Now for me to add a bunch of tests that use data before the epoch is a piece of cake. I merely change the value for CMax and then make the array look like this:

const
  CDates: TDates = (
    (Year: 2004; Month: 01; Day: 01; ExpectedDay: 01),  // 1
    (Year: 2004; Month: 01; Day: 05; ExpectedDay: 05),
    (Year: 2004; Month: 01; Day: 08; ExpectedDay: 08),  // 3
    (Year: 2004; Month: 02; Day: 14; ExpectedDay: 14),
    (Year: 2004; Month: 02; Day: 29; ExpectedDay: 29),  // 5
    (Year: 2004; Month: 04; Day: 24; ExpectedDay: 24),
    (Year: 2004; Month: 07; Day: 27; ExpectedDay: 27),  // 7
    (Year: 2004; Month: 12; Day: 29; ExpectedDay: 29),

    (Year: 2005; Month: 01; Day: 01; ExpectedDay: 01),  // 9
    (Year: 2005; Month: 01; Day: 03; ExpectedDay: 03),
    (Year: 2005; Month: 05; Day: 05; ExpectedDay: 05),  // 11
    (Year: 2005; Month: 07; Day: 12; ExpectedDay: 12),
    (Year: 2005; Month: 09; Day: 11; ExpectedDay: 11),  // 13
    (Year: 2005; Month: 02; Day: 21; ExpectedDay: 21),
    (Year: 2005; Month: 02; Day: 25; ExpectedDay: 25),  // 15
    (Year: 2005; Month: 04; Day: 10; ExpectedDay: 10),
    // Before the Epoch
    (Year: 1004; Month: 01; Day: 01; ExpectedDay: 01),  // 17
    (Year: 1004; Month: 01; Day: 05; ExpectedDay: 05),
    (Year: 1004; Month: 01; Day: 08; ExpectedDay: 08),  // 19
    (Year: 1004; Month: 02; Day: 14; ExpectedDay: 14),
    (Year: 1004; Month: 02; Day: 29; ExpectedDay: 29),  // 21
    (Year: 1004; Month: 04; Day: 24; ExpectedDay: 24),
    (Year: 1004; Month: 07; Day: 27; ExpectedDay: 27),  // 23
    (Year: 1004; Month: 12; Day: 29; ExpectedDay: 29),

    (Year: 1005; Month: 01; Day: 01; ExpectedDay: 01),  // 25
    (Year: 1005; Month: 01; Day: 03; ExpectedDay: 03),
    (Year: 1005; Month: 05; Day: 05; ExpectedDay: 05),  // 27
    (Year: 1005; Month: 07; Day: 12; ExpectedDay: 12),
    (Year: 1005; Month: 09; Day: 11; ExpectedDay: 11),  // 29
    (Year: 1005; Month: 02; Day: 21; ExpectedDay: 21),
    (Year: 1005; Month: 02; Day: 25; ExpectedDay: 25),  // 31
    (Year: 1005; Month: 04; Day: 10; ExpectedDay: 10)
  );

And now I have a complete set of tests for dates before the epoch.  Piece of cake.  If I find specific dates that I want to test, then I can easily add those as well.  The actual code that runs the tests doesn’t care how many elements there are in the array; it will happily process all the data passed to it.  Now, you don’t get to write as many fun error messages as you do when you do it the more straightforward way, but that is a small price to pay for the efficiency gained.

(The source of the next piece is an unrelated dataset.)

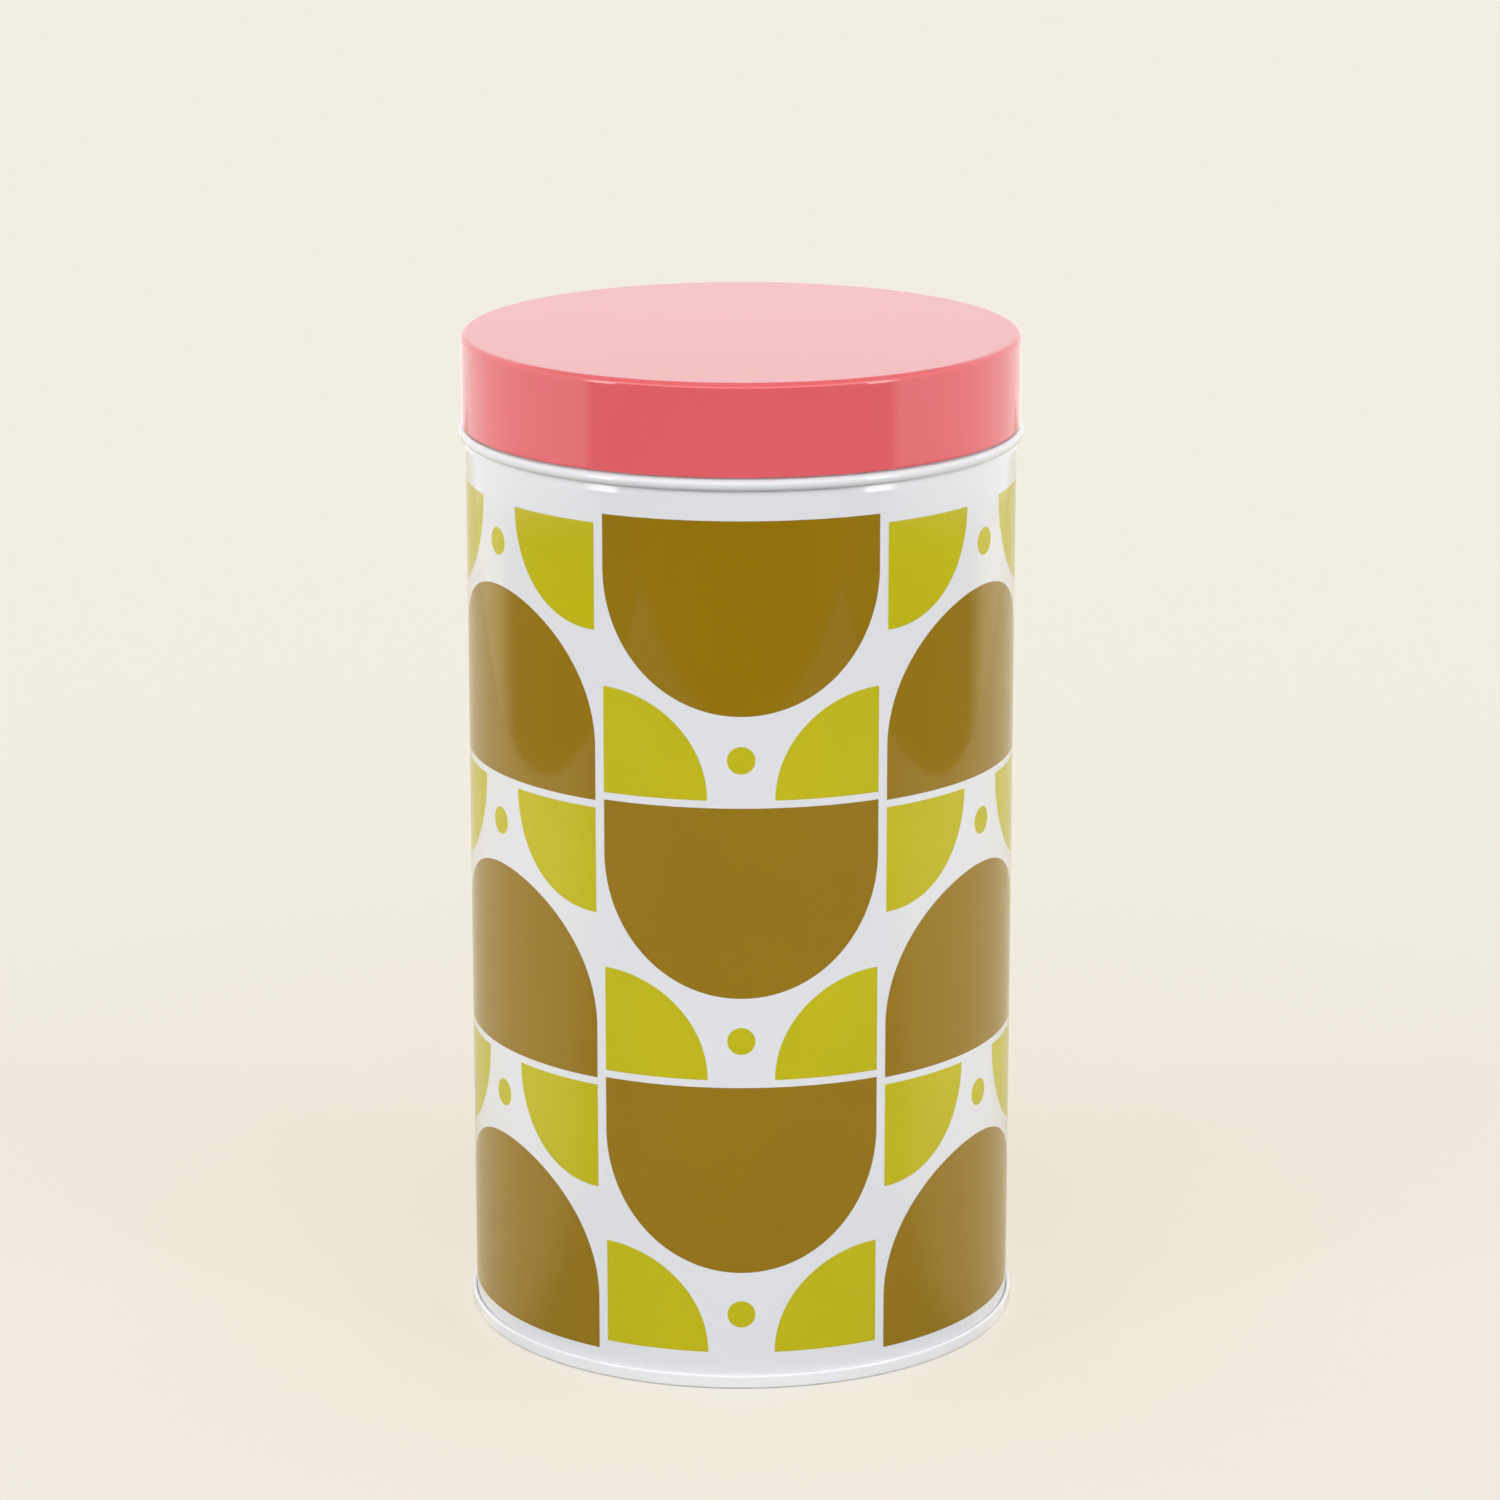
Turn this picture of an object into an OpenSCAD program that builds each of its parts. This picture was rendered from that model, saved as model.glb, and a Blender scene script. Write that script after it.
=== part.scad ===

And if a test fails, you are given the test number, and you can see the test data and expected result right away right in the code.

And here’s a further aside for those of you who don’t like me using random dates:  this test for EncodeDateDay and DecodeDateDay tests every single day in every single year.   

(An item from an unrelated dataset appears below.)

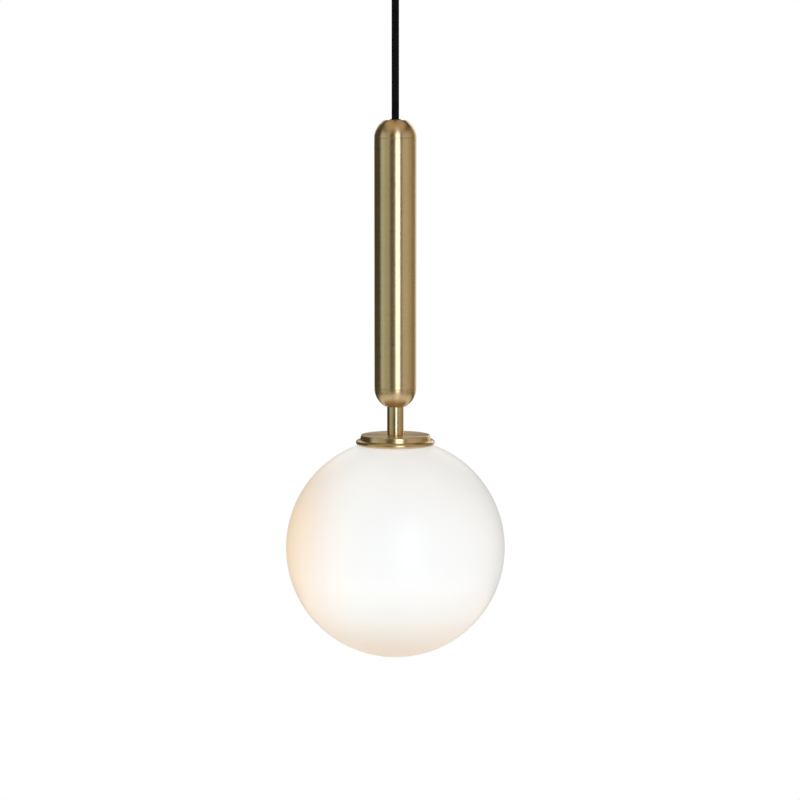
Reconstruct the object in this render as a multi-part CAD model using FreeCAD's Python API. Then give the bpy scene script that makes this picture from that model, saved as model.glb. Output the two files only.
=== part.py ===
"""Pendant ceiling light: an opal glass globe under a brushed brass capsule, hung on a textile cord.

Millimetres, +Z up. The origin is on the ceiling, on the light's axis, in the middle of the
mounting strap's two fixing slots. Everything hangs below it, so heights are negative.
"""

import FreeCAD, Part
import math
import os

V = FreeCAD.Vector
UP = V(0, 0, 1)
os.makedirs("parts", exist_ok=True)

# ---------------------------------------------------------------- driving dimensions, mm
# Cord, a round textile-covered flex
cord_r = 3.4
core_r = 1.1
cord_exposed = 112.3

# Mounting strap on the ceiling
strap_end_gap = 2.3
strap_width = 18.0
strap_thickness = 2.0
strap_ear = 16.0
strap_corner = 2.5
slot_spacing = 64.0
slot_length = 12.0
slot_width = 5.0
strap_hole_r = 5.25

# Canopy, the cup that covers the strap
canopy_r = 50.0
canopy_depth = 28.0
canopy_wall = 1.2
canopy_edge = 4.0
canopy_rim_gap = 0.5

# Side screws, which clamp the canopy to the strap's ears
side_screw_r = 2.0
side_screw_drop = 9.0
side_screw_length = 12.0
side_head_r = 4.2
side_head = 3.2

# Terminal block under the strap
block_length = 15.0
block_width = 20.0
block_height = 13.0
block_inset = 10.0
pole_spacing = 9.0
terminal_r = 2.2
terminal_bore_r = 1.4
clamp_screw_r = 1.2
clamp_screw_length = 3.4
clamp_screw_spacing = 7.0
block_screw_r = 1.5

# Earth screw and its ring terminal
earth_x = 17.0
earth_screw_r = 2.0
earth_head_r = 3.8
earth_head = 2.6
ring_r = 4.5
ring_thickness = 0.8
barrel_r = 1.7
barrel_length = 6.5
barrel_drop = 0.2

# Cord grip in the canopy's floor
grip_lip = 1.6
grip_length = 16.0
grip_stud_length = 7.0
grip_pivot_depth = 5.0
grip_screw_drop = 7.0
sheath_above_stud = 2.5
swing_each_way = 18.0

# All-thread rod, its nuts and washers
rod_r = 5.0
rod_bore_r = 4.0
nut_flats = 14.0
nut_height = 5.0
grip_nut_height = 4.0
washer_r = 9.0
washer_thickness = 1.2

# Capsule: body tube and two domed end caps
tube_r = 19.0
tube_wall = 2.0
tube_length = 226.0
seat_wall = 1.2
edge_chamfer = 0.3
land_r = 10.0
cap_wall = 2.8
cap_plate = 3.0
spigot_length = 9.0
spigot_wall = 1.5
carrier_nut_gap = 3.8
carrier_thickness = 3.0

# Bush and cord anchor in the top end cap
bush_wall = 0.7
bush_flange = 0.8
bush_flange_width = 0.7
anchor_below_cap = 4.15
anchor_length = 23.0
anchor_tip_wall = 1.4
anchor_r = 8.0
anchor_taper = 10.0
anchor_thread = 10.0
anchor_screw_r = 2.0

# Stem between the capsule and the gallery
stem_r = 7.5
stem_wall = 1.5
stem_exposed = 23.7
stem_recess = 1.0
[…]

procedure TDateUtilsTests.Test_EncodeDateDay_DecodeDateDay;
var
  TempYear, MinYear, MaxYear: Word;
  RYear: Word;
  TestDate: TDateTime;
  RDayOfWeek: Word;
  TempDay: Integer;
  RDayOfYear: Word;
begin
  // Test every possible day for every possible year.
  MinYear := MinAllowableYear; // 1
  MaxYear := MaxAllowableYear; // 9999
  for TempYear := MinYear to MaxYear do
  begin
    for TempDay := 1 to DaysPerYear[IsLeapYear(TempYear)] do
    begin
      TestDate := EncodeDateDay(TempYear, TempDay);
      DecodeDateDay(TestDate, RYear, RDayOfYear);

      CheckEquals(TempYear, RYear,
        Format('EncodeDateDay() / DecodeDateDay() failed.
             TempYear = %d; RYear = %d', [TempYear, RYear]));
      CheckEquals(TempDay, RDayOfYear,
        Format('EncodeDateDay() / DecodeDateDay() failed.
             TempDay = %d; RDayOfYear = %d', [TempDay, RDayOfYear]));
    end;
  end;
end;

It takes a little longer to process, but it covers every single possible test case, I believe.

So that should cover it.  I think I’ll wrap the series up here.  I’m almost done writing tests for DateUtils.pas.  When I am done, I think I will move on to StrUtils.pas.